L’Acte de la Passe du Nid-de-Corbeau avait clairement pour but de donner au P.-C. une subvention tirée de fonds publics pour aider au développement des régions que desservirait la ligne de chemin de fer à être construite par le P.-C. Cet Acte ne contient aucune définition d’une «compagnie de chemin de fer», mais à la lumière de ce but et de l’emploi et l’expression «toute autre» relativement à «compagnie de chemin de fer», je ne puis interpréter ces termes comme excluant de l’article 1 f) une compagnie de chemin de fer constituée en Colombie-Britannique pour desservir la région déterminée dans ce paragraphe.

Je suis donc d’avis de répondre non à cette question.

La question suivante est de savoir si, en statuant sur une requête en vertu de l’art. 255 pour le raccordement ou le croisement de voies ferrées, la Commission doit tenir compte d’aspects d’intérêt public. L’intimée prétend essentiellement qu’il faut étudier la requête en vertu de cet article comme s’il s’agissait de savoir si cette requête doit être accordée du point de vue de la commodité et des besoins du public.

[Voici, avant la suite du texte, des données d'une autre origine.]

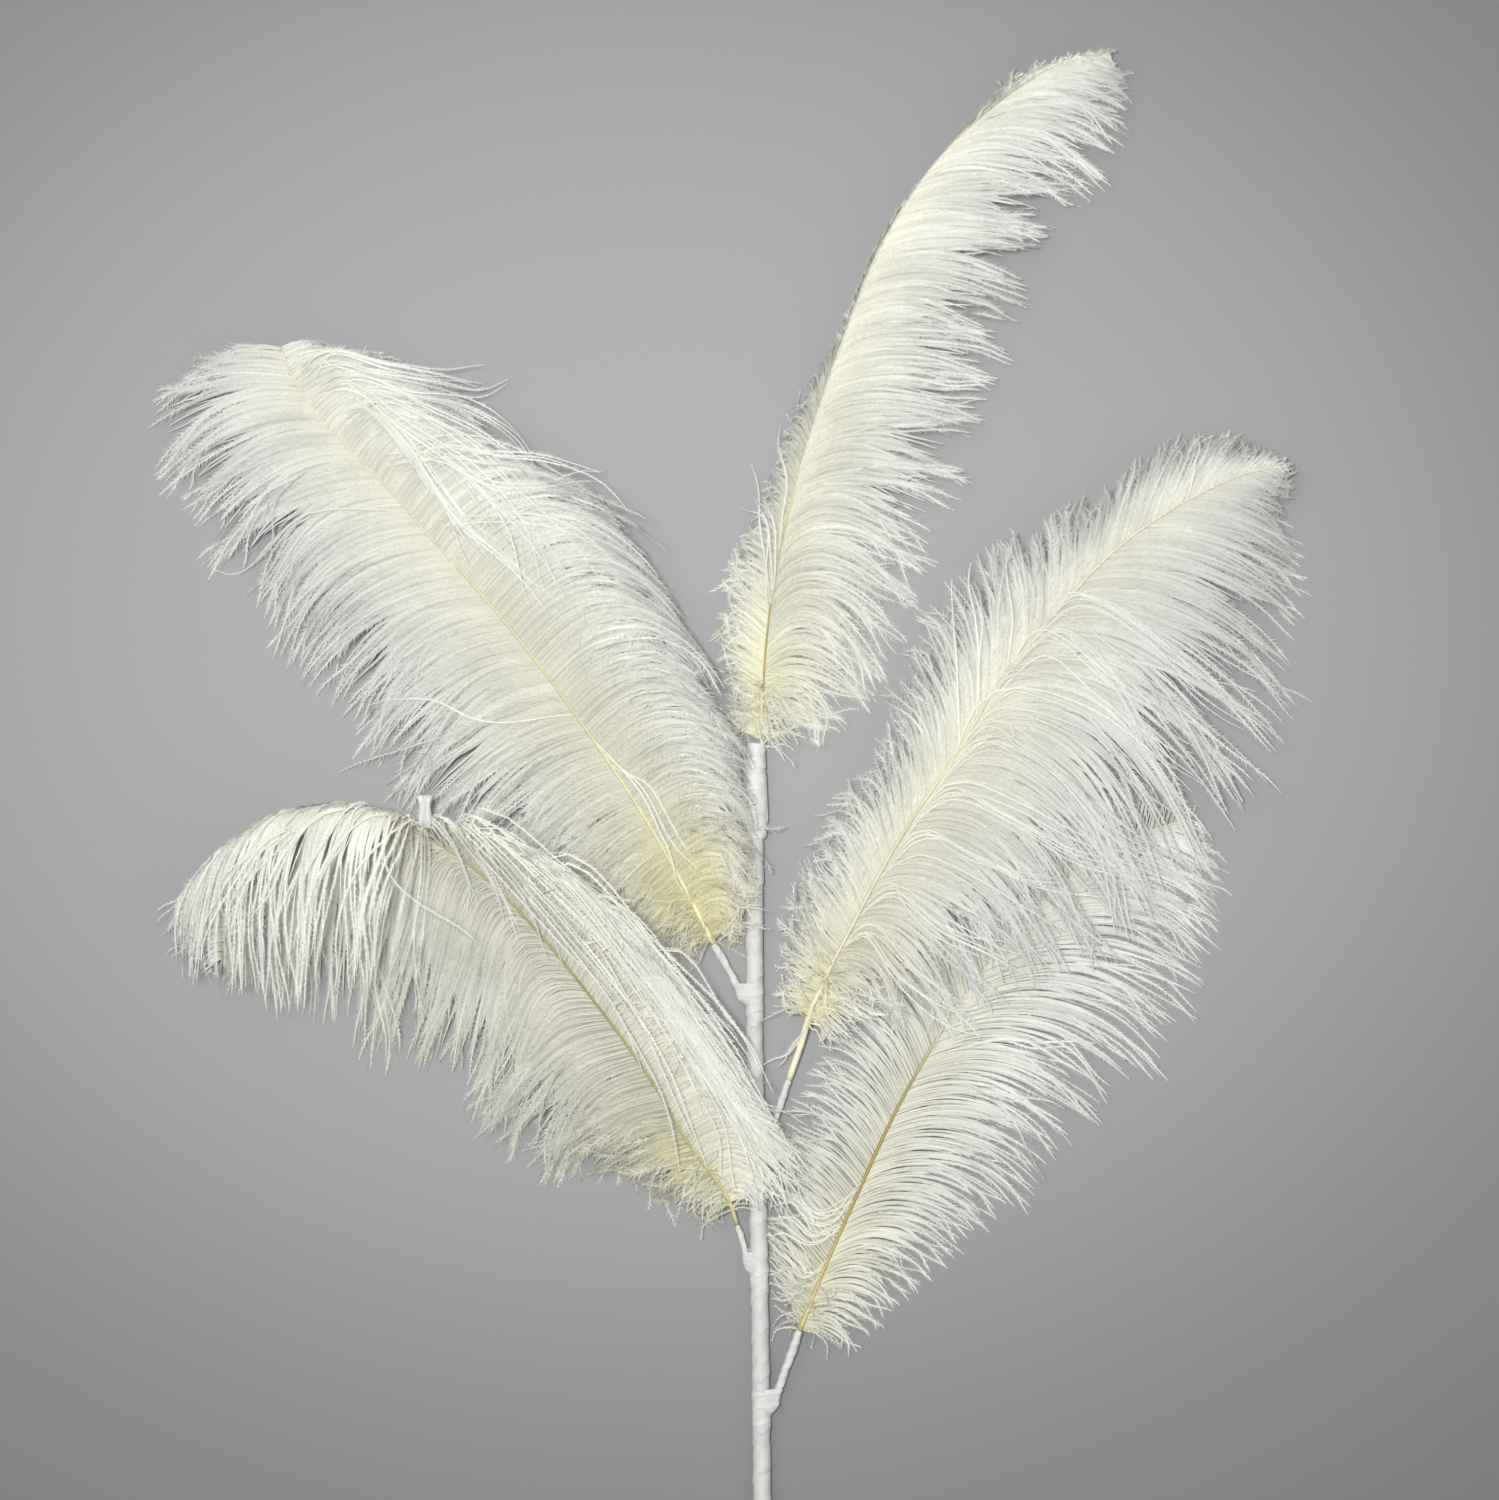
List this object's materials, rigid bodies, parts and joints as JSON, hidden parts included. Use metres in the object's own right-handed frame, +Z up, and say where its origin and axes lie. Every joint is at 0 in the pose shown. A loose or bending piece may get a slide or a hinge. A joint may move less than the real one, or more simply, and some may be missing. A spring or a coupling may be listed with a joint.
{
  "type": "ostrich feather spray",
  "caption": "Spray of cream ostrich feathers taped to a white paper-wrapped stem, lying on its back, for vases and floral displays.",
  "frame": {"origin": "centre of the lying spray's footprint, on the surface it rests on", "axes": "+Y up the stem towards the top feather's tip, +Z up from the surface, +X to the right of the stem"},
  "size_m": [0.5708, 0.8904, 0.0796],
  "materials": {
    "paper_tape": "white paper floral tape, soft and creased",
    "clear_tape": "frosted clear tape",
    "plume": "soft matt barbs, cream at the base and near white at the tips"
  },
  "bodies": {
    "root": {"stem": "paper_tape", "twig_upper_left": "paper_tape", "twig_upper_right": "paper_tape", "twig_lower_left": "paper_tape", "twig_lower_right": "paper_tape", "binding_upper_left": "paper_tape", "binding_upper_right": "paper_tape", "binding_lower_left": "paper_tape", "binding_lower_right": "paper_tape", "binding_top": "paper_tape", "tape_tab": "clear_tape", "feather_top": "plume", "feather_upper_left": "plume", "feather_lower_left": "plume", "feather_upper_right": "plume", "feather_lower_right": "plume"}
  },
  "joints": []
}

La réponse à cette question se trouve à l’art. 255 qui a déjà été cité en entier. Le paragraphe (1) de cet article interdit à toute compagnie de chemin de fer de croiser ou de raccorder ses lignes ou voies de chemin de fer avec celles d’une autre compagnie de chemin de fer à moins que permission en ait été obtenue de la Commission, «ainsi qu’il est prescrit ci-après». Le paragraphe (2) énumère les pièces que le requérant doit présenter à la Commission afin qu’il soit statué sur la requête, c’est-à-dire: un plan et un profil du croisement ou du raccordement désiré, et les autres plans, dessins et devis descriptifs que la Commission peut en chaque cas, ou par règlement, exiger.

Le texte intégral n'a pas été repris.